Because the new figure resulted from improved HIV surveillance and estimation methods—described in detail in the current edition of the Journal of the American Medical Association, released simultaneously with the CDC announcement—it cannot be compared to previous estimates. Only subsequent years’ estimates derived using the same methods will reveal any trends in the rate of HIV infection nationally.
Nonetheless, the figure does indicate that more people are at risk of and becoming infected with HIV than suspected, adding to the record number of 1.2 million Americans already living with the disease. This suggests that the U.S. has not adequately employed the most effective HIV prevention interventions available.
Federal HIV/AIDS funding has remained flat since 2001, despite inflation and the increasing number of Americans living with HIV.
“The Federal response to HIV prevention has unnecessarily endangered tens of thousands of Americans,” said Mark Cloutier, CEO of the San Francisco AIDS Foundation. “With this new, alarming estimate of HIV incidence, it would be public health malpractice not to act immediately to drive new infections down.
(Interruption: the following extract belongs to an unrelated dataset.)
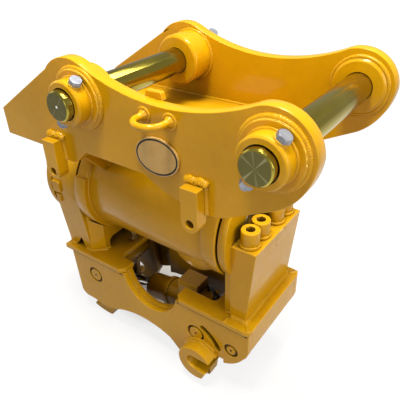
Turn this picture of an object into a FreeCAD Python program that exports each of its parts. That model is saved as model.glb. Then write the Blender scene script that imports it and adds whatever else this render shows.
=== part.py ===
"""Tilting quick coupler for an excavator arm: construction model.

Millimetres, +Z up. The tilt axis runs along X, the hitch pins run along Y.
The origin lies on the ground, below the middle of the two ears.
"""
import FreeCAD, Part
import math
import os
from FreeCAD import Vector

# Driving sizes: upper head
PIN_SPACING = 456.0
PIN_R = 32.5
PIN_PROUD = 16.5
RIGHT_PIN_X = 339.0
RIGHT_PIN_Z = 790.0
LEFT_PIN_RISE = 9.0
PIN_CHAMFER = 3.0
EAR_GAP = 369.0
EAR_THICK = 30.0
EAR_LEFT_X = -417.0
EAR_NOSE_R = 78.0
BUSH_R = 64.0
BUSH_PROUD = 10.0
NEAR_LEFT_BUSH_REACH = 24.5
FAR_LEFT_BUSH_REACH = 69.0
LEFT_BUSH_EASE = 6.0
RIGHT_BUSH_REACH = 10.0
RIGHT_BUSH_EASE = 8.0
COLLAR_R = 48.5
COLLAR_LENGTH = 34.0
COLLAR_EASE = 3.5
COLLAR_RECESS = 2.5
COLLAR_RECESS_DEPTH = 8.0
COLLAR_PAD_R = 14.0
COLLAR_PAD_PROUD = 4.0
CROSS_BOLT_TILT = 32.0
LOOP_BAR_R = 7.0
LOOP_SPAN = 64.0
LOOP_REACH = 56.0
LOOP_X = 94.0
LOOP_Z = 800.0
BADGE_X = 90.0
BADGE_Z = 719.0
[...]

There is no excuse to further delay refining and expanding evidence-based HIV/AIDS treatment and prevention programs.”
“We also must acknowledge that some communities are bearing the brunt of this epidemic, especially African Americans, gay men and the poor,” Cloutier said. “The bottom line is we need a comprehensive National AIDS Strategy with targets, measurable outcomes, a timeline for action, increased funding, and a focus on those most at risk in order to have a meaningful effect on the U.S. epidemic.”
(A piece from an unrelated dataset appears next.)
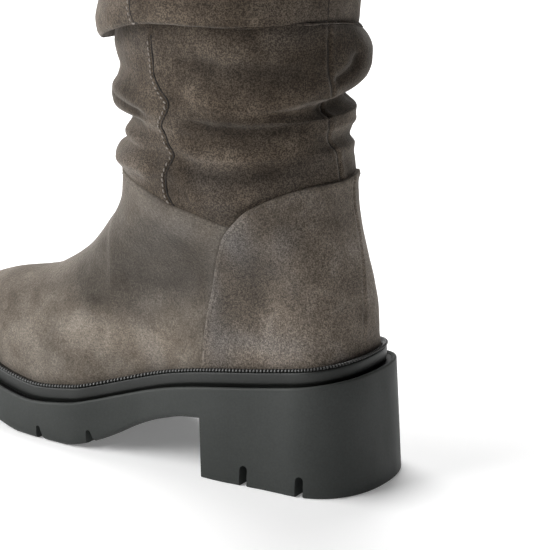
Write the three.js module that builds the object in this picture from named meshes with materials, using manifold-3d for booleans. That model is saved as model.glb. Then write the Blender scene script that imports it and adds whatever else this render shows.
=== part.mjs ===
// A left slouch boot in suede on a chunky moulded rubber unit: outsole with block heel, midsole band,
// notched welt strip, insole, hollow upper with a gathered shaft, and the vamp and counter that are
// sewn over it. Millimetres, +Z up, toe towards -X, outer side towards -Y, floor at z = 0.

import * as THREE from 'three';
import { mergeVertices } from 'three/addons/utils/BufferGeometryUtils.js';
import Module from 'manifold-3d';

const wasm = await Module();
wasm.setup();

// Sole
const soleLength = 284;
const ballWidth = 94; // across the lip of the outsole
const heelWidth = 77; // across the lip of the outsole
const heelHeight = 62; // floor to lip at the back
const platformHeight = 21; // floor to lip at its lowest, under the ball
const toeRise = 15; // lip at the toe tip above the platform
const toeSpring = 19; // tread at the toe tip above the floor
const heelBlockLength = 81;
const breastSlant = 2;
const breastArch = 31; // floor to the waist's underside, just ahead of the heel
const heelFlare = 3.2; // heel's foot stands out beyond its lip
const treadRounding = 2.6;
const lipRounding = 1.4;
const heelRounding = 1.2;
const toeCapLength = 62;
const heelCapLength = 33;
const toeShift = 5; // toe tip towards the inner side
const heelNotchDepth = 9;
const heelNotchWidth = 3.6;
const treadNotchDepth = 6;
const treadNotchWidth = 4.4;

// Midsole band, welt strip and insole
const ledge = 5; // lip of the outsole outside the band
const grooveHeight = 1.6;
const grooveDepth = 2;
const bandHeight = 6.9; // lip to the band's top
const bandTilt = 0.4;
const weltShelf = 4; // band edge to the upper
const weltThickness = 1.3;
const weltProud = 0.3;
const insoleThickness = 3;
const insoleRoom = 1.1;
const gap = 0.3;
const overlayGap = 0.65; // upper to the pieces over it

// Upper
const wall = 2;
const overlay = 1.4; // vamp and counter
const instepHeight = 109; // floor to the instep at its share of the length in the ridge table
const ankleHeight = 150; // floor to the top of the foot part
const ankleDepth = 124; // front to back
const ankleWidth = 97;
const ankleBack = 24; // back of the ankle ahead of the heel's lip
const heelBulge = 10; // fullest part of the heel ahead of the heel's lip
const shaftHeight = 152; // ankle to collar
const slouch = 20; // how far the deepest fold stands out
const counterHeight = 153; // floor to the counter's top at the back
const counterFront = 82; // counter's front edge at the welt, ahead of the heel's lip

const outlineSteps = 30;
const ringPoints = 32;
const ellipsePower = 2.2;

// Half widths of the outsole's lip as shares of half the ball width, along shares of the sole's length.
// The row at the heel is a share of half the heel width.
const outlineTable = [
  { at: 0.0, outer: 0.824, inner: 0.82 },
  { at: 0.116, outer: 0.824, inner: 0.82 },
  { at: 0.29, outer: 0.885, inner: 0.79 },
  { at: 0.42, outer: 0.862, inner: 0.76 },
  { at: 0.5, outer: 0.905, inner: 0.82 },
  { at: 0.585, outer: 0.985, inner: 0.93 },
  { at: 0.67, outer: 0.983, inner: 1.0 },
  { at: 0.74, outer: 0.949, inner: 0.99 },
  { at: 0.82, outer: 0.86, inner: 0.92 },
  { at: 1.0, outer: 0.76, inner: 0.8 },
];

// Lip height: share of the heel's rise above the platform, and share of the toe's rise.
const lipTable = [
  { at: 0.0, heel: 1.0, toe: 0 },
  { at: 0.17, heel: 0.78, toe: 0 },
  { at: 0.29, heel: 0.655, toe: 0 },
  { at: 0.37, heel: 0.535, toe: 0 },
  { at: 0.48, heel: 0.295, toe: 0 },
  { at: 0.535, heel: 0.172, toe: 0 },
  { at: 0.585, heel: 0.083, toe: 0 },
  { at: 0.68, heel: 0.0, toe: 0 },
  { at: 0.75, heel: 0.0, toe: 0.13 },
  { at: 0.86, heel: 0.0, toe: 0.52 },
  { at: 1.0, heel: 0.0, toe: 1.0 },
];

// Underside ahead of the heel: share of the breast's arch, and share of the toe spring.
const underTable = [
  { at: 0.28, arch: 1.0, toe: 0 },
  { at: 0.34, arch: 0.926, toe: 0 },
  { at: 0.373, arch: 0.835, toe: 0 },
  { at: 0.4, arch: 0.75, toe: 0 },
  { at: 0.44, arch: 0.58, toe: 0 },
  { at: 0.48, arch: 0.37, toe: 0 },
  { at: 0.525, arch: 0.17, toe: 0 },
  { at: 0.565, arch: 0.05, toe: 0 },
  { at: 0.6, arch: 0.0, toe: 0 },
  { at: 0.71, arch: 0.0, toe: 0 },
  { at: 0.76, arch: 0.0, toe: 0.12 },
  { at: 0.87, arch: 0.0, toe: 0.48 },
  { at: 1.0, arch: 0.0, toe: 1.0 },
];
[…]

The recently-passed President's Emergency Plan for AIDS Relief (PEPFAR) commits $48 billion for global HIV, tuberculosis and malaria programs. Signed into law last Wednesday, PEPFAR requires every beneficiary country to have a national AIDS plan, something the United States still lacks.
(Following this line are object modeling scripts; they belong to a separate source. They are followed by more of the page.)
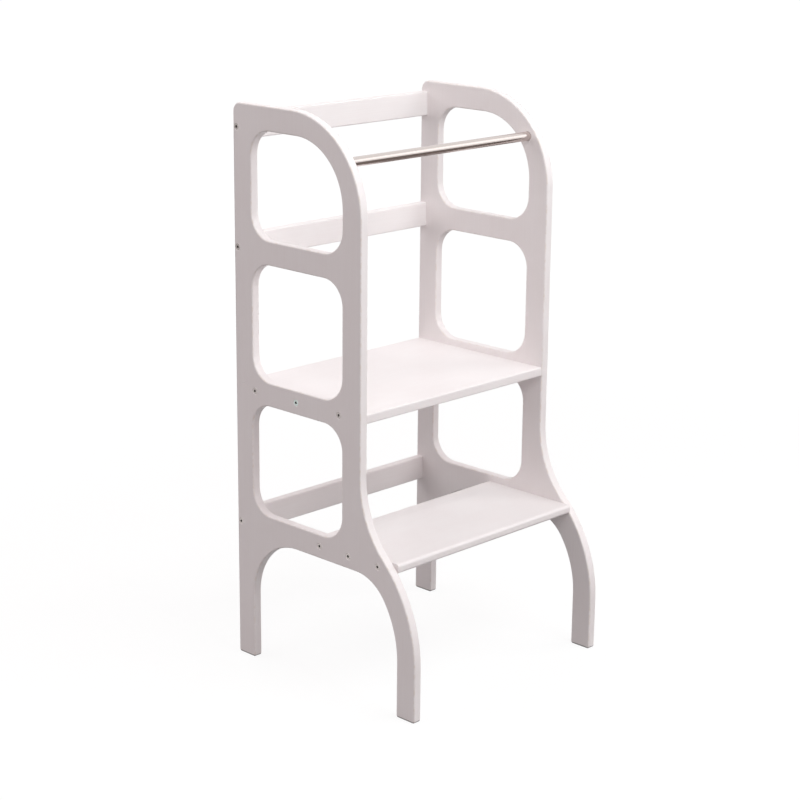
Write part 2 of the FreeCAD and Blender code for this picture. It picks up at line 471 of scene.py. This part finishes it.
def stretched_noise(tree, cell, detail=2.0, seed=0.0):
    """Noise whose cells have that size along X, Y and Z, in millimetres."""
    place = add_node(tree, "ShaderNodeTexCoord").outputs["Object"]
    scaled = add_node(tree, "ShaderNodeMapping", {"Vector": place, "Location": [seed] * 3,
                                                  "Scale": [1 / mm(size) for size in cell]})
    noise = add_node(tree, "ShaderNodeTexNoise", {"Vector": scaled.outputs["Vector"], "Scale": 1.0,
                                                  "Detail": detail, "Roughness": 0.55})
    return noise.outputs["Fac"]


def spread(tree, value, low, high, from_low=0.3, from_high=0.7):
    """A value brought from one range to another."""
    return add_node(tree, "ShaderNodeMapRange",
                    {"Value": value, "From Min": from_low, "From Max": from_high,
                     "To Min": low, "To Max": high}).outputs["Result"]


def blend_colours(tree, factor, a, b):
    """Two colours, hex or linked, mixed by a factor."""
    mix = add_node(tree, "ShaderNodeMix", data_type="RGBA")
    tree.links.new(factor, mix.inputs[0])
    for socket, colour in ((mix.inputs[6], a), (mix.inputs[7], b)):
        if isinstance(colour, str):
            socket.default_value = linear(colour)
        else:
            tree.links.new(colour, socket)
    return mix.outputs[2]


def bump(tree, height, distance, under=None):
    """A bump of that many millimetres over another one."""
    inputs = {"Height": height, "Distance": mm(distance)}
    if under is not None:
        inputs["Normal"] = under
    return add_node(tree, "ShaderNodeBump", inputs).outputs["Normal"]


def seen_directly(tree):
    """1 for the camera, and for what shows in gloss and through glass; 0 for other light."""
    path = add_node(tree, "ShaderNodeLightPath").outputs
    seen = path["Is Camera Ray"]
    for ray in ("Is Glossy Ray", "Is Transmission Ray"):
        seen = add_node(tree, "ShaderNodeMath", {0: seen, 1: path[ray]},
                        operation="MAXIMUM").outputs[0]
    return seen


def sprayed_birch_plywood(name, grain_axis):
    """Birch plywood sprayed with a satin white furniture paint.

    The spray leaves a fine orange peel, the rotary-cut veneer under it shows as faint long
    ridges along grain_axis, and the film is thinner and a little warmer on rounded edges.
    The lowest few millimetres of the legs are painted dark: painted contact shade where the feet
    stand on the floor.
    """
    material, tree, output = new_material(name)
    along = [1.4, 1.4, 1.4]
    along[grain_axis] = 90.0
    grain = stretched_noise(tree, along, detail=3.0, seed=3.0)
    cloud = stretched_noise(tree, [70, 70, 70], detail=2.0, seed=11.0)
    # the real orange peel is about 1 mm across: drawn at 3.5 mm, so that the render shows it
    peel = stretched_noise(tree, [3.5, 3.5, 3.5], detail=1.0, seed=7.0)
    patches = spread(tree, stretched_noise(tree, [9, 9, 9], detail=3.0, seed=5.0),
                     0.0, 0.55, 0.45, 0.75)
    wear = add_node(tree, "ShaderNodeAttribute", attribute_name="wear").outputs["Fac"]
    worn = add_node(tree, "ShaderNodeMath", {0: wear, 1: patches},
                    operation="MULTIPLY").outputs[0]
    film = blend_colours(tree, spread(tree, cloud, 0.0, 1.0), "#f6f1f1", "#f4eeee")
    film = blend_colours(tree, spread(tree, grain, 0.0, 0.25), film, "#ece4e3")
    colour = blend_colours(tree, worn, film, "#e3d2c2")
    place = add_node(tree, "ShaderNodeTexCoord").outputs["Object"]
    height = add_node(tree, "ShaderNodeSeparateXYZ", {0: place}).outputs["Z"]
    # painted contact shade: the paint turns dark grey-brown near the floor, fully below 1.5 mm and
    # fading out by 3.5 mm
    painted_contact_shade = spread(tree, height, 1.0, 0.0, mm(1.5), mm(3.5))
    colour = blend_colours(tree, painted_contact_shade, colour, "#4a433f")
    normal = bump(tree, peel, 0.05)
    normal = bump(tree, grain, 0.035, normal)
    shader = add_node(tree, "ShaderNodeBsdfPrincipled",
                      {"Base Color": colour, "Roughness": spread(tree, peel, 0.40, 0.52),
                       "Normal": normal, "IOR": 1.5})
    tree.links.new(shader.outputs[0], output.inputs["Surface"])
    return material


def ground_stainless_tube():
    """Stainless tube, centreless ground and satin polished.

    The grit runs round the tube, so its scratches are fine rings that smear a reflection
    lengthwise, and handling leaves cloudy, duller patches.
    """
    material, tree, output = new_material("ground_stainless_tube")
    # the real scratches are under 0.1 mm apart: drawn at 0.5 mm, so that the render shows them
    rings = stretched_noise(tree, [0.5, 8, 8], detail=2.0, seed=2.0)
    cloud = stretched_noise(tree, [25, 6, 6], detail=3.0, seed=9.0)
    colour = blend_colours(tree, spread(tree, rings, 0.0, 1.0), "#dfd5d1", "#d4cac6")
    shader = add_node(tree, "ShaderNodeBsdfPrincipled",
                      {"Base Color": colour, "Metallic": 1.0,
                       "Roughness": spread(tree, cloud, 0.08, 0.15),
                       "Normal": bump(tree, rings, 0.003)})
    tree.links.new(shader.outputs[0], output.inputs["Surface"])
    return material


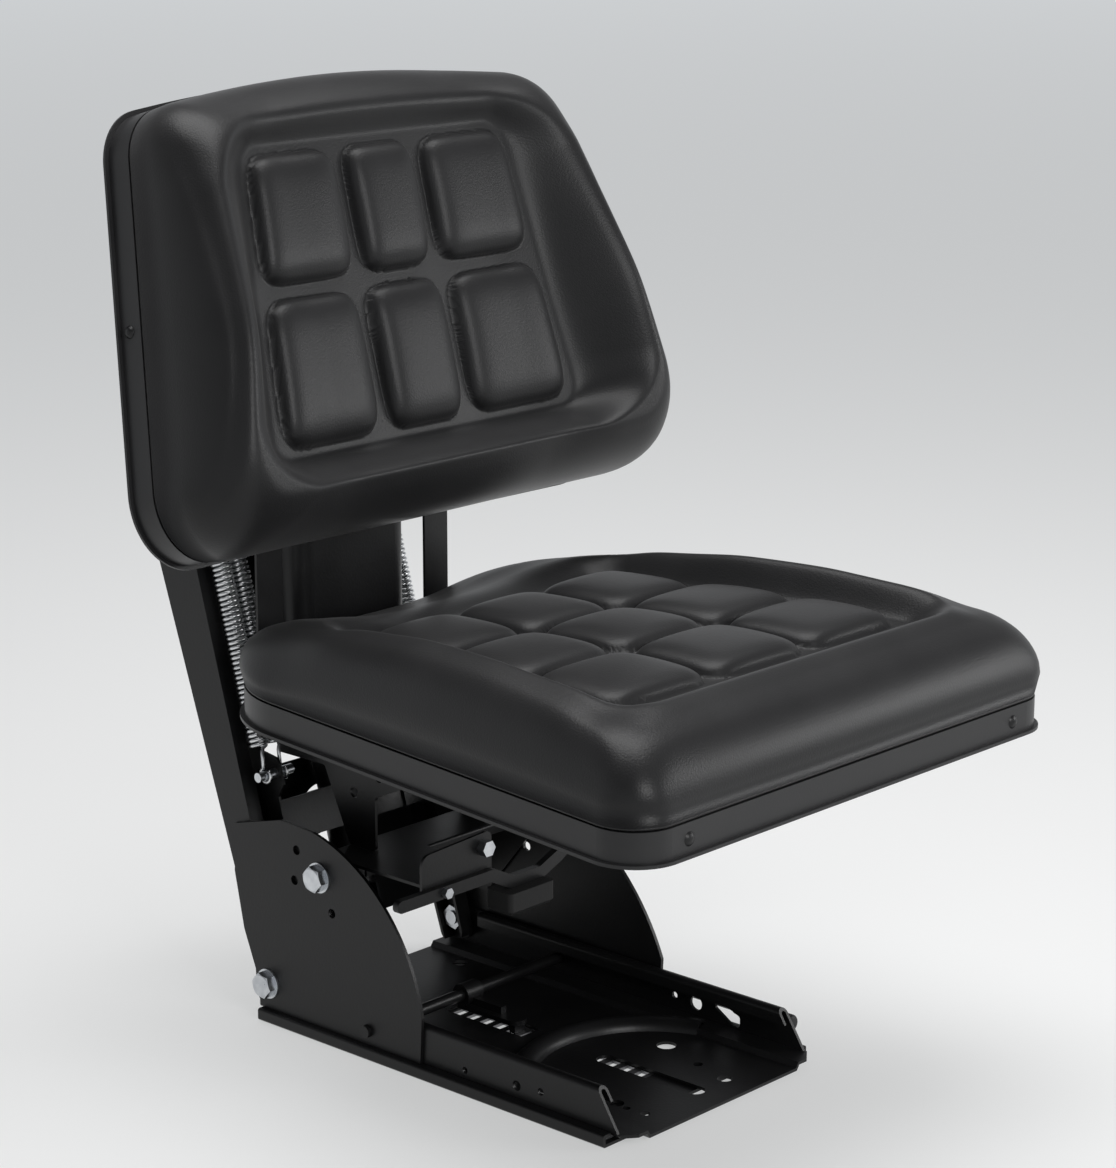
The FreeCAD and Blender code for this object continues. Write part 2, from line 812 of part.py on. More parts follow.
def make_damper_guide():
    guide = Part.makeCylinder(damper_radius, 8, vector(0, damper_y, damper_tube_top))
    spigot = Part.makeCylinder(damper_radius - damper_wall, 8, vector(0, damper_y, damper_tube_top - 8))
    guide = guide.fuse(spigot)
    bore = Part.makeCylinder(damper_rod_radius + running_play, 40, vector(0, damper_y, damper_tube_top - 20))
    return on_tower(guide.cut(bore))


def make_damper_rod():
    low = damper_tube_top - 17
    stem = Part.makeCylinder(damper_rod_radius, damper_high - low, vector(0, damper_y, low))
    piston = Part.makeCylinder(damper_radius - damper_wall - gap, 8, vector(0, damper_y, low))
    eye = cross_rod(-11, 11, damper_y, damper_high, eye_radius)
    damper = stem.fuse(piston).fuse(eye)
    return on_tower(damper.cut(cross_rod(-20, 20, damper_y, damper_high, damper_pin_radius)))


def make_damper_pin(level, reach):
    return on_tower(cross_rod(-reach, reach, damper_y, level, damper_pin_radius))


# The seat frame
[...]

“We cannot accept 56,300 new infections every year in this great nation. We can reduce and eventually end them,” said Cloutier. “In fact, we must.”
The San Francisco AIDS Foundation provides leadership to prevent new HIV infections. Linking community experience with science, the Foundation develops ground-breaking prevention programs and bold policy initiatives to promote health and create sustainable progress against HIV. Established in 1982, the Foundation refuses to accept that HIV transmission is inevitable.